● **Task to complete**
Wherever the word "degrees" shows up in a line, please copy that line.

[Object data in JSON]

━━━━

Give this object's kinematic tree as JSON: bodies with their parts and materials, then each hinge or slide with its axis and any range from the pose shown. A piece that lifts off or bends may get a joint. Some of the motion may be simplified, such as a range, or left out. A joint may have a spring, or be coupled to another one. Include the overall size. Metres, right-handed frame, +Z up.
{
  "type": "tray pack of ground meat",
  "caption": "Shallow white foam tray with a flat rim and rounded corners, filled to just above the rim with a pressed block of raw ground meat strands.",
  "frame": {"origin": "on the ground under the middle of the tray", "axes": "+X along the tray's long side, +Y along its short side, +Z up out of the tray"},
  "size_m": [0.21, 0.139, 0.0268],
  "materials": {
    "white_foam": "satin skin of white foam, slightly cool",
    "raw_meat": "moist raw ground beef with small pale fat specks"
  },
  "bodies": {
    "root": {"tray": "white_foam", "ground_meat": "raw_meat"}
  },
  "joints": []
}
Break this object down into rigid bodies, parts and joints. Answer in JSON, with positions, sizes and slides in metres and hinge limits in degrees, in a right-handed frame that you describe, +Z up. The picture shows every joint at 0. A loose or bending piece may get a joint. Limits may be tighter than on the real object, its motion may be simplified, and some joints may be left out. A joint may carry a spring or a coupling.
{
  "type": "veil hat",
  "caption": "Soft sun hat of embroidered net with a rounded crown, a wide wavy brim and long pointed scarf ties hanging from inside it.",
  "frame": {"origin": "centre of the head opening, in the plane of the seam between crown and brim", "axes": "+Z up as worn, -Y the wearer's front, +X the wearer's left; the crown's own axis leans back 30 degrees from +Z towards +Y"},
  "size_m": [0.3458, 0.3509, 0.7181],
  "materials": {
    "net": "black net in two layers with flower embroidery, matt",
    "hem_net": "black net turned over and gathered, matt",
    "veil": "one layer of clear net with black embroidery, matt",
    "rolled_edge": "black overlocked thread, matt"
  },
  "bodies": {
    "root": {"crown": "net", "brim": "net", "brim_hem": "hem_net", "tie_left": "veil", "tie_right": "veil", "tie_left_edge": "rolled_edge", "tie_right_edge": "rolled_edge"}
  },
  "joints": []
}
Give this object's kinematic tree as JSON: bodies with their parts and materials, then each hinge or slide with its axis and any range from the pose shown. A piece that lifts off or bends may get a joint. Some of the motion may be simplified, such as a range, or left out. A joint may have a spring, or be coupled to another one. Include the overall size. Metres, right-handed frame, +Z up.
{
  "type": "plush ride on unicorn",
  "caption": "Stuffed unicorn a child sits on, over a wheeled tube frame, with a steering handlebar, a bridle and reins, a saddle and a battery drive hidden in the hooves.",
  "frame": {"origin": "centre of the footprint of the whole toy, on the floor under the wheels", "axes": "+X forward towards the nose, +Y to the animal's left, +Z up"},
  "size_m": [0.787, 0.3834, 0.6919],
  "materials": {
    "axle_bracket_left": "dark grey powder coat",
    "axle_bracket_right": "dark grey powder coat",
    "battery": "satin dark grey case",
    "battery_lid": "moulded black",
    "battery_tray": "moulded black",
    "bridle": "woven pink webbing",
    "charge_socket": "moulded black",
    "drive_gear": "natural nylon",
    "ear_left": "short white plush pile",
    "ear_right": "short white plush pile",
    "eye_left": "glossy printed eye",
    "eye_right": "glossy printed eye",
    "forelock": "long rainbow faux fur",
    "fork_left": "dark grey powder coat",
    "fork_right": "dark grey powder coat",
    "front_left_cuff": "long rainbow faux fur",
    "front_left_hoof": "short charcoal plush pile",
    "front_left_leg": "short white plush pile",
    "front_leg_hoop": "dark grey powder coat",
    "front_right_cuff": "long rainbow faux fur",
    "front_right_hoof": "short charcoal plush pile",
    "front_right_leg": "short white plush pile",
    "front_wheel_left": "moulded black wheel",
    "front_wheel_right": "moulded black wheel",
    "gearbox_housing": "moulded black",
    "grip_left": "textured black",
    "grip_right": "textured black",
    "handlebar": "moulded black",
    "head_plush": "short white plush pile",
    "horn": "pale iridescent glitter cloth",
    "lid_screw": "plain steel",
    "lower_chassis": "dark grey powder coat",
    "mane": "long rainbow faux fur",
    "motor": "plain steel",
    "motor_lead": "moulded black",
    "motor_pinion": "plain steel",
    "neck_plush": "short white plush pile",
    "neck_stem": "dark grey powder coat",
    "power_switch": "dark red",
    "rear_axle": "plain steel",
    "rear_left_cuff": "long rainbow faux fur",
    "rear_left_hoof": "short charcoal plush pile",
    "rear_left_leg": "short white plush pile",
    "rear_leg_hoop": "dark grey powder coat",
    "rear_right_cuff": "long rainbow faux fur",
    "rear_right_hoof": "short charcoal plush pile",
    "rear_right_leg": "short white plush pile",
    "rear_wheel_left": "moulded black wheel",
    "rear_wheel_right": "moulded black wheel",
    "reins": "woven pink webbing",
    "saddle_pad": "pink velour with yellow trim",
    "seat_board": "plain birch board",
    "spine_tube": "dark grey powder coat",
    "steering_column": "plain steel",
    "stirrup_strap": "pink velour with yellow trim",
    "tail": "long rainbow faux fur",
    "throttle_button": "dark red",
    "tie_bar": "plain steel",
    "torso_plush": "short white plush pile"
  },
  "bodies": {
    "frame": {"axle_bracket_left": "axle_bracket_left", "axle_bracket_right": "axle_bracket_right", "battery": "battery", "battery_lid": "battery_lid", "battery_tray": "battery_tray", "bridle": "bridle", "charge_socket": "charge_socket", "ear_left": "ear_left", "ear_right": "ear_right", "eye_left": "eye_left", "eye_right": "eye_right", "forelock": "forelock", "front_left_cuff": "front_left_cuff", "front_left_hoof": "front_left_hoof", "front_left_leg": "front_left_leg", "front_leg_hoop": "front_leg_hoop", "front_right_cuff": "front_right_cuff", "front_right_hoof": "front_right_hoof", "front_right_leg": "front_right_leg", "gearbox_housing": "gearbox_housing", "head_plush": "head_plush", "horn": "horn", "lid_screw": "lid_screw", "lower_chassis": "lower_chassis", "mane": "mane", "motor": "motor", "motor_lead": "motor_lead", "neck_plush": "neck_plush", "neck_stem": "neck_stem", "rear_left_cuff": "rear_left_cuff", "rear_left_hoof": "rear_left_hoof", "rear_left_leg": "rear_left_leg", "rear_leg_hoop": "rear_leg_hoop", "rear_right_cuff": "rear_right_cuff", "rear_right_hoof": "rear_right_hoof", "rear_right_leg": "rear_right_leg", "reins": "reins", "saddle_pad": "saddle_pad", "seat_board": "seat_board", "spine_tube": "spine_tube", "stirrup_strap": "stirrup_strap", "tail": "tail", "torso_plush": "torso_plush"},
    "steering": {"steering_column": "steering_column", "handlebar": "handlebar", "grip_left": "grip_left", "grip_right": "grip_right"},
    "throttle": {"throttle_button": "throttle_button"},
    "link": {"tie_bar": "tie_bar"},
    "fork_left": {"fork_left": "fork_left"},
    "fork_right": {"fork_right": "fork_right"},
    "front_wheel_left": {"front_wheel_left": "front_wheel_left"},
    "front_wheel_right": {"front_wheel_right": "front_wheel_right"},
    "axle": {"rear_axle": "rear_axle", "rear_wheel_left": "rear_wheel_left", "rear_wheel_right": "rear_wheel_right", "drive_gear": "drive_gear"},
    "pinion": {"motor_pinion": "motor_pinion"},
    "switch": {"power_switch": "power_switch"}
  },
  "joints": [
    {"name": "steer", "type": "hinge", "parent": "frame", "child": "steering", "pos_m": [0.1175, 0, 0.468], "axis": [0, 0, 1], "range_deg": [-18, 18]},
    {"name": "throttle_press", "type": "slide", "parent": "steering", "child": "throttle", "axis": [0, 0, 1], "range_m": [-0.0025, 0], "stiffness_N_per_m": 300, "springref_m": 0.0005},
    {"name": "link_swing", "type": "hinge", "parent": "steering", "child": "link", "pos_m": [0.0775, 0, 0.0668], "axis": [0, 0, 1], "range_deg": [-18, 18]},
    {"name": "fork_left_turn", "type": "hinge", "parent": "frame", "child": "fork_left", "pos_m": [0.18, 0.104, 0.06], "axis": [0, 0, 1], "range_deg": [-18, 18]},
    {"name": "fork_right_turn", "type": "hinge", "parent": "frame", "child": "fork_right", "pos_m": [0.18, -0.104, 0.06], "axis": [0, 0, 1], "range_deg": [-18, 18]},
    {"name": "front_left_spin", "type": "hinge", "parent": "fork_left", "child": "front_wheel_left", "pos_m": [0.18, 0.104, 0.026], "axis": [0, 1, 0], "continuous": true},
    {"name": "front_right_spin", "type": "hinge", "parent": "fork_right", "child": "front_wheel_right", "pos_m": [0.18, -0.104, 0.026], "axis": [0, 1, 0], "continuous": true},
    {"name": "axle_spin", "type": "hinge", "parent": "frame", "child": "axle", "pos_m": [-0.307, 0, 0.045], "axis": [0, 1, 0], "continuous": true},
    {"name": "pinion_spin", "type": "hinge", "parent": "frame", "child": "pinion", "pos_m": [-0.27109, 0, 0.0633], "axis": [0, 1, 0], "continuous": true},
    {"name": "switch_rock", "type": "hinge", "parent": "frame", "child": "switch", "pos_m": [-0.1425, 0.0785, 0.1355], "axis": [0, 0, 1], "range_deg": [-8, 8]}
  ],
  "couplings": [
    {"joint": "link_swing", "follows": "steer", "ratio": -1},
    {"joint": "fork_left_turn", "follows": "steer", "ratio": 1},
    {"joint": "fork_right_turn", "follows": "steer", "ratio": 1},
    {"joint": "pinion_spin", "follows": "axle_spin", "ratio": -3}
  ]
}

━━━━

● **Task solution**
Break this object down into rigid bodies, parts and joints. Answer in JSON, with positions, sizes and slides in metres and hinge limits in degrees, in a right-handed frame that you describe, +Z up. The picture shows every joint at 0. A loose or bending piece may get a joint. Limits may be tighter than on the real object, its motion may be simplified, and some joints may be left out. A joint may carry a spring or a coupling.
  "frame": {"origin": "centre of the head opening, in the plane of the seam between crown and brim", "axes": "+Z up as worn, -Y the wearer's front, +X the wearer's left; the crown's own axis leans back 30 degrees from +Z towards +Y"},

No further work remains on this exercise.